DETROIT (BRAIN) — Cardinal Cycling Group has sold Detroit Bikes to Beacon Manufacturing, a new company led by Detroit’s general manager, Gary Thornton.
Detroit was established as a domestic manufacturer of steel-framed utility/urban transportation bikes, and also provided assembly and manufacturing for other brands including Schwinn, Dick's Sporting Goods and Motivate.
But Detroit Bike's growth as a brand has been stalled by high inventory and discounting in the last two years. So while Beacon will provide customer services to Detroit Bike owners and will relaunch the brand at some point, Beacon is focused on the business that has sustained the company recently: prototyping and logistics services for light electric vehicle (LEV) manufacturers.

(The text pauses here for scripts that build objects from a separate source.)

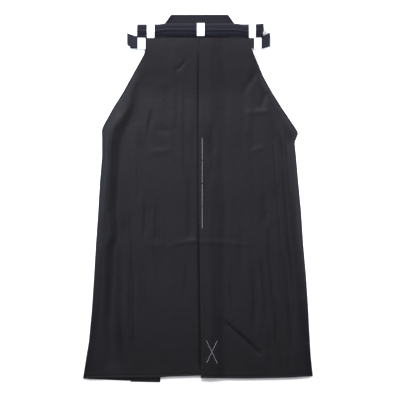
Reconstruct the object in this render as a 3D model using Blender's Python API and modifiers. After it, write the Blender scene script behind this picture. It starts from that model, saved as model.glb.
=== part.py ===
"""Men's hakama, laid flat on its front with the back up and its ties folded. Metres, +Z up.

+X is right and +Y runs towards the waist, both as seen from above. The floor is z = 0.
From the floor up: pleated fronts, gussets, left back, right back, back board, back ties.
Tables hold millimetres, and every table has named columns.
"""

import math

import bmesh
import bpy
import numpy as np

MM = 0.001

# Thickness of each cloth or paper, and the air between two pieces, in mm
CLOTH = 1.0
FRONT_TIE = 1.2
BACK_TIE = 1.8
PAPER = 0.4
AIR = 0.3

# Widths of the ties and of the paper bands, in mm
FRONT_TIE_WIDTH = 32.0
BACK_TIE_WIDTH = 27.5
BAND_WIDTH = 20.0

# Heights of the backs' middle surface over the floor, in mm
EDGE_HEIGHT = 1.8
HEM_HEIGHT = 6.05
BODY_HEIGHT = 8.5
WAIST_HEIGHT = 20.5

# How far in the backs roll down at their sides, and the distance between rows, in mm
SIDE_ROLL = 24.0
ROW_STEP = 26.0


def table(columns, *rows):
    return np.array(list(rows), dtype=[(name, float) for name in columns.split()])


# Outline of the backs: distance from the part's middle, then both side edges
OUTLINE = table(
    "y left right",
    (430.0, -132.0, 129.0),
    (400.0, -140.0, 143.5),
    (386.0, -144.0, 150.0),
    (328.0, -176.0, 174.0),
    (285.0, -200.0, 198.0),
    (242.0, -227.0, 225.0),
    (199.0, -251.0, 254.0),
    (186.0, -257.0, 262.5),
    (175.0, -257.0, 269.0),
    (150.0, -256.5, 258.5),
    (114.0, -256.5, 262.5),
    (49.0, -262.0, 268.0),
    (-36.0, -267.0, 276.0),
    (-122.0, -273.0, 281.5),
    (-208.0, -278.0, 289.0),
    (-293.0, -283.5, 294.5),
    (-379.0, -291.5, 299.0),
    (-430.0, -300.0, 302.0),
    (-478.0, -307.5, 307.5),
)

# Line of the centre fold, where the right back lies over the left, and the depth of that pleat
CENTRE_FOLD = table("y x", (430.0, 4.8), (370.0, 3.0), (20.0, 1.8), (-110.0, 4.0), (-478.0, 8.0))
CENTRE_PLEAT = 34.0
BACK_LAYER = CLOTH + 0.45

# Hem of each back, from its left end to its right end
LEFT_HEM = table(
    "x y",
    (-307.5, -482.0),
    (-227.0, -479.8),
    (-107.0, -479.3),
    (-75.0, -476.6),
    (5.0, -474.2),
    (50.0, -474.0),
)
RIGHT_HEM = table("x y", (8.0, -480.6), (129.0, -481.7), (246.0, -479.5), (307.5, -475.2))

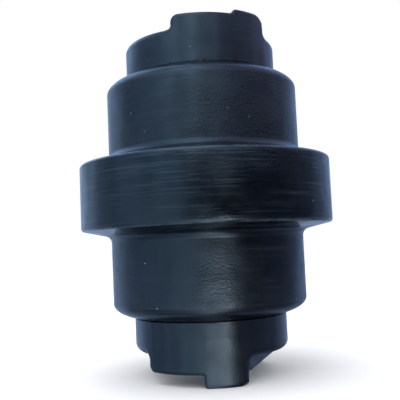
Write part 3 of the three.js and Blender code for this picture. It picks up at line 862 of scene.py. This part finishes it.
# Colours of the bands by azimuth, 0 towards the camera and growing towards +X
surroundings = {
    "above": {-180: (0.40, 0.52, 0.80), -128: (0.52, 0.82, 1.35), -100: (0.27, 0.44, 0.74),
              -60: (0.44, 0.78, 1.28), -10: (0.86, 1.38, 1.95), 14: (0.54, 0.80, 1.20),
              30: (0.38, 0.54, 0.90), 60: (0.24, 0.30, 0.50), 110: (0.30, 0.36, 0.64),
              150: (0.28, 0.44, 0.80), 180: (0.34, 0.46, 0.76)},
    "level": {-180: (0.40, 0.50, 0.78), -128: (0.46, 0.70, 1.08), -100: (0.22, 0.37, 0.62),
              -60: (0.38, 0.68, 1.12), -26: (0.42, 0.78, 1.20), -6: (0.08, 0.12, 0.17),
              12: (0.01, 0.01, 0.02), 60: (0.02, 0.03, 0.06), 100: (0.08, 0.11, 0.21),
              144: (0.28, 0.44, 0.76), 180: (0.34, 0.46, 0.74)},
    "below": {-180: (0.42, 0.52, 0.80), -128: (0.56, 0.86, 1.40), -95: (0.24, 0.42, 0.72),
              -60: (0.50, 0.84, 1.38), -20: (0.95, 1.48, 2.15), 2: (2.40, 3.45, 4.50),
              20: (2.90, 3.80, 4.60), 32: (0.60, 0.74, 0.98), 42: (0.18, 0.22, 0.36),
              70: (0.12, 0.17, 0.33), 110: (0.22, 0.30, 0.54), 144: (0.28, 0.40, 0.66),
              180: (0.32, 0.42, 0.66)},
}


def makeFloor():
    half, low = stage["floorSize"] / 2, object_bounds()[0].z
    mesh = bpy.data.meshes.new("studio_floor")
    corners = [(-half, -half, low), (half, -half, low), (half, half, low), (-half, half, low)]
    mesh.from_pydata(corners, [], [(0, 1, 2, 3)])
    floor = bpy.data.objects.new("studio_floor", mesh)
    bpy.context.scene.collection.objects.link(floor)
    material, tree, shader, place = startMaterial("studio_floor")
    mottle = ramped(tree, noise(tree, place, stage["mottleScale"], 3.0), *stage["mottleRange"])
    colour = stage["floorColour"]
    darker = tuple(stage["mottleShare"] * c for c in colour)
    tree.links.new(blendColours(tree, mottle, colour, darker), shader.inputs["Base Color"])
    shader.inputs["Roughness"].default_value = stage["floorRough"]
    shader.inputs["Specular IOR Level"].default_value = 0.0
    mesh.materials.append(material)
    floor.visible_glossy = False


def surroundingsRamp(tree, share, stops):
    # a colour ramp has two stops when it is new; the other ones are added
    node = addNode(tree, "ValToRGB", None, Fac=share)
    band = node.color_ramp
    places = sorted(stops.items())
    for index, (azimuth, colour) in enumerate(places):
        place = azimuth / 360 + 0.5
        if index < 2:
            stop = band.elements[index]
            stop.position = place
        else:
            stop = band.elements.new(place)
        stop.color = (*colour, 1)
    return node.outputs[0]


def scaledColour(tree, colour, share):
    return addNode(tree, "VectorMath", {"operation": "SCALE"}, i0=colour, Scale=share).outputs[0]


def makeSurroundings():
    # camera rays see a plain backdrop, glossy rays the surroundings, and all other rays an even fill
    world = bpy.data.worlds.new("surroundings")
    bpy.context.scene.world = world
    world.use_nodes = True
    tree = world.node_tree
    background = tree.nodes["Background"]
    direction = addNode(tree, "TexCoord").outputs["Generated"]
    way = addNode(tree, "SeparateXYZ", None, i0=direction)
    azimuth = math2(tree, "ARCTAN2", way.outputs[0], math2(tree, "MULTIPLY", way.outputs[1], -1.0))
    share = math2(tree, "ADD", math2(tree, "DIVIDE", azimuth, 2 * math.pi), 0.5)
    above, level, below = (surroundingsRamp(tree, share, stops) for stops in surroundings.values())
    height = way.outputs[2]
    high = scaledColour(tree, above, bands["highShare"])
    ground = scaledColour(tree, below, bands["groundShare"])
    colour = level
    for band, tint in (("toBelow", below), ("toAbove", above), ("toHigh", high), ("toGround", ground)):
        colour = blendColours(tree, ramped(tree, height, *bands[band]), colour, tint)
    cloud = ramped(tree, noise(tree, direction, bands["cloudScale"], 3.0, 0.55), *bands["cloudRange"],
                   1 - bands["unevenness"], 1 + bands["unevenness"])
    colour = scaledColour(tree, colour, cloud)
    ray = addNode(tree, "LightPath").outputs
    colour = blendColours(tree, ray["Is Glossy Ray"], stage["fill"], colour)
    colour = blendColours(tree, ray["Is Camera Ray"], colour, stage["backdrop"])
    tree.links.new(colour, background.inputs["Color"])


def makeSoftbox():
    lamp = bpy.data.lights.new("overhead_softbox", "AREA")
    lamp.shape, (lamp.size, lamp.size_y) = "RECTANGLE", softbox["size"]
    lamp.energy, lamp.color = softbox["power"], softbox["colour"]
    box = bpy.data.objects.new("overhead_softbox", lamp)
    bpy.context.scene.collection.objects.link(box)
    box.location = softbox["place"]
    aim = Vector(softbox["target"]) - Vector(softbox["place"])
    box.rotation_euler = aim.to_track_quat("-Z", "Y").to_euler()
    box.visible_camera = box.visible_glossy = False


def makeCamera():
    # looks level along +Y before it is pitched up and rolled; the object stands at the frame's origin
    pitch, roll = math.radians(camera["pitch"]), math.radians(camera["roll"])
    forward = Vector((0, math.cos(pitch), math.sin(pitch)))
    side = Vector((math.cos(roll), math.sin(roll) * math.sin(pitch), -math.sin(roll) * math.cos(pitch)))
    up = side.cross(forward)
    data = bpy.data.cameras.new("camera")
    data.lens, data.sensor_width = camera["lens"], camera["sensor"]
    data.shift_x, data.shift_y = camera["shift"]
    data.clip_start, data.clip_end = camera["clip"]
    holder = bpy.data.objects.new("camera", data)
    bpy.context.scene.collection.objects.link(holder)
    place = -camera["sideways"] * side - camera["distance"] * forward - camera["height"] * up
    axes = Matrix((side, up, -forward)).transposed().to_4x4()
    holder.matrix_world = Matrix.Translation(place) @ axes
    bpy.context.scene.camera = holder


makeFloor()
makeSurroundings()
makeSoftbox()
makeCamera()
bpy.context.scene.view_settings.view_transform = "Standard"
print("stage made")
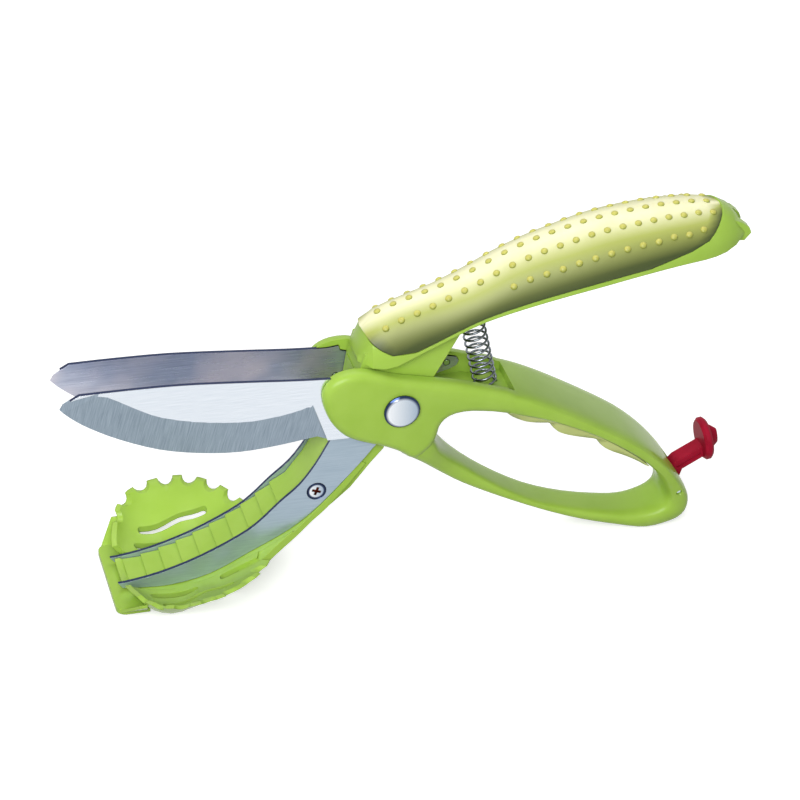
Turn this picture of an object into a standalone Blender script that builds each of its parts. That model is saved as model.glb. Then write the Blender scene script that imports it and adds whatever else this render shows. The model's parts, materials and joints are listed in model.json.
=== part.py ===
"""Salad scissors: two kitchen knives that close onto a serving scoop.

The loop handle carries both knives. The grip carries the scoop and its two
counter blades, and turns about one bolt between the knives. Lengths are in
metres, X runs from the blade tips to the handles, and Z is up. Outlines are
tables of shares of the size that each one follows, measured from the pivot.
"""
import math

import bpy
from mathutils import Vector

MM = 0.001

# Layers beside the main pivot, from the middle outward
HUB_HALF = 8.0 * MM
FIT_GAP = 0.3 * MM
STRIP_THICK = 1.4 * MM
WASHER_THICK = 0.4 * MM
KNIFE_THICK = 1.6 * MM
CHEEK_THICK = 4.0 * MM
POCKET_WALL_GAP = 1.07 * MM
CUT_OVERRUN = 2.0 * MM
STRIP_INNER = HUB_HALF + FIT_GAP
STRIP_OUTER = STRIP_INNER + STRIP_THICK
WASHER_INNER = STRIP_OUTER + FIT_GAP
WASHER_OUTER = WASHER_INNER + WASHER_THICK
KNIFE_INNER = WASHER_OUTER + FIT_GAP
KNIFE_OUTER = KNIFE_INNER + KNIFE_THICK
CHEEK_INNER = KNIFE_OUTER + FIT_GAP
CHEEK_OUTER = CHEEK_INNER + CHEEK_THICK
POCKET_HALF = WASHER_INNER + POCKET_WALL_GAP

# Where the main pivot stands over the middle of the footprint
PIVOT_BACK = 4.6 * MM
PIVOT_HEIGHT = 80.6 * MM

# Reaches from the pivot that the outlines follow
KNIFE_REACH = 137.2 * MM
ARM_REACH = 114.6 * MM
SCOOP_HALF = 45.0 * MM
GRIP_REACH = 143.4 * MM
GRIP_HALF = 20.0 * MM
LOOP_REACH = 131.2 * MM
LATCH_REACH = 20.0 * MM
PAD_DEEP = 5.0 * MM

# Pivot hardware, its domed head as (radius, height) shares
HUB_RADIUS = 11.0 * MM
STRIP_EYE_RADIUS = 12.0 * MM
BOLT_RADIUS = 3.0 * MM
SLEEVE_RADIUS = 4.5 * MM
WASHER_RADIUS = 8.0 * MM
HEAD_RADIUS = 7.45 * MM
HEAD_HEIGHT = 2.7 * MM
HEAD_SHARES = ((0.96, 0.0), (1.0, 0.15), (1.0, 0.37), (0.93, 0.55), (0.8, 0.72), (0.6, 0.87), (0.3, 0.97),
               (0.06, 1.0))
NUT_SHAFT_RADIUS = 5.2 * MM

# Knife, drawn on the plane through the pivot
KNIFE_SPINE_SHARES = ((-0.179, 0.113), (-0.299, 0.121), (-0.477, 0.138), (-0.652, 0.152), (-0.816, 0.156),
                      (-0.943, 0.156))
KNIFE_TIP_SHARES = ((-0.969, 0.141), (-0.99, 0.128), (-1.0, 0.111))
KNIFE_EDGE_SHARES = ((-0.968, 0.078), (-0.914, 0.036), (-0.827, -0.015), (-0.711, -0.066),
                     (-0.593, -0.095), (-0.474, -0.108), (-0.354, -0.101), (-0.241, -0.085))
KNIFE_HEEL_SHARES = ((-0.212, -0.098), (-0.149, -0.099))
TANG_SHARES = ((-0.087, -0.077), (0.0, -0.058), (0.102, -0.036), (0.205, -0.007), (0.224, 0.003),
               (0.23, 0.017), (0.222, 0.031), (0.203, 0.036), (0.102, 0.054), (0.0, 0.069),
               (-0.102, 0.09), (-0.138, 0.101), (-0.143, 0.117))
GRIND_SHARES = ((-0.886, 0.157), (-0.826, 0.12), (-0.768, 0.083), (-0.711, 0.053), (-0.622, 0.026),
                (-0.532, 0.009), (-0.445, 0.001), (-0.364, 0.007), (-0.302, 0.019), (-0.259, 0.033))
EDGE_THICK = 0.25 * MM
GRIND_OVERRUN = 3.0 * MM

# Tang pins that hold each knife in its cheek
TANG_PIN_SHARES = ((0.193, 0.015), (-0.149, 0.015))
TANG_PIN_RADIUS = 1.25 * MM
TANG_PIN_COVER = 1.5 * MM

# Counter blades on the scoop arm
STRIP_TOP_SHARES = ((-0.236, -0.131), (-0.288, -0.23), (-0.345, -0.311), (-0.416, -0.376),
                    (-0.488, -0.448), (-0.56, -0.5), (-0.705, -0.571), (-0.85, -0.619), (-0.959, -0.639),
                    (-1.0, -0.642))
STRIP_LOW_SHARES = ((-0.984, -0.663), (-0.934, -0.669), (-0.814, -0.675), (-0.668, -0.647),
                    (-0.523, -0.574), (-0.378, -0.496), (-0.27, -0.407), (-0.134, -0.255),
                    (-0.081, -0.188))
EYE_LOW_TURN = math.radians(20.0)
EYE_TOP_TURN = math.radians(44.0)
SCREW_SHARES = ((-0.283, -0.346),)
SCREW_HEAD_RADIUS = 3.85 * MM
SCREW_SHAFT_RADIUS = 1.8 * MM
SCREW_LENGTH = 5.5 * MM
SCREW_BORE_OVERRUN = 1.0 * MM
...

“We’ve pivoted from being a manufacturer of sub-$1,000 commuter bikes to working with smaller companies bringing LEV's to market,” said Thornton, who is Beacon's CEO. “Beacon has grown out of the fact that Detroit wasn’t manufacturing a lot of Detroit (branded) bicycles.”
Beacon is part of the New Lab program at Michigan Central in Detroit, along with Bloom, a startup that also provides services to the light electric vehicle industry.
Thornton, an industry veteran who joined Detroit after Cardinal acquired the company in 2022, said Beacon now has about seven employees but plans to increase that to as many as 75 over the next year. He said Beacon has more inquiries from potential clients in the LEV industry than it can currently accommodate.
“There’s a lot of pent-up demand. At this point we’re having to say, ‘not yet’ to a lot of requests,” he said.
He said Beacon has modern CNC, laser-cutting, laser-welding, and 3D-printing capabilities and access to state-of-the-art facilities at New Lab and from suppliers in the Detroit area.
“We are really spoiled in what we have access to in the shared manufacturing space here,” he said. “We can bring a brand from proof-of-concept to actual vehicle manufacturing.”
Cardinal retains some Detroit assets
Cardinal, which owns Time Bicycles, acquired Detroit in 2022 from founder Zak Pashak. CEO Tony Karklins said Cardinal is now devoted to domestic composite manufacturing. “Cardinal is focused on carbon; we won’t be doing anything else in metal,” Karklins told BRAIN. Time will begin frame production in South Carolina this year. The brand also continues to make carbon frames in Europe.
In the sale of Detroit Bikes to Beacon, Cardinal retained some Detroit inventory — including about 500 complete bikes and e-bikes, as well as some P&A and frame materials — valued at about $500,000 wholesale. Karklins said Cardinal is looking to sell that inventory to the right kind of buyer.
“Our goal is to get the remaining inventory into the right hands of major metro urban bicycle dealers, college/university-based dealers, or rental companies,” Karklins said in a press release. He told BRAIN, "This is not a bunch of Ultegra groups that would be easy to price; it really needs the right kind of buyer."
Cardinal also has retained some of Detroit’s steel-frame manufacturing equipment, which has been shipped from Detroit to Cardinal’s facility in South Carolina. Karklins said Cardinal does not intend to resume steel-frame manufacturing but is looking to either sell that equipment or set up a steel manufacturing facility to lease to other manufacturers. He said the manufacturing equipment has a capacity of 5,000-10,000 bikes annually.
Cardinal’s facility in South Carolina also houses the carbon-rim manufacturing company Munich Composites SC, which Karklins and other investors, including the owners of the Boyd Cycling wheel company, bought last month from its German founders.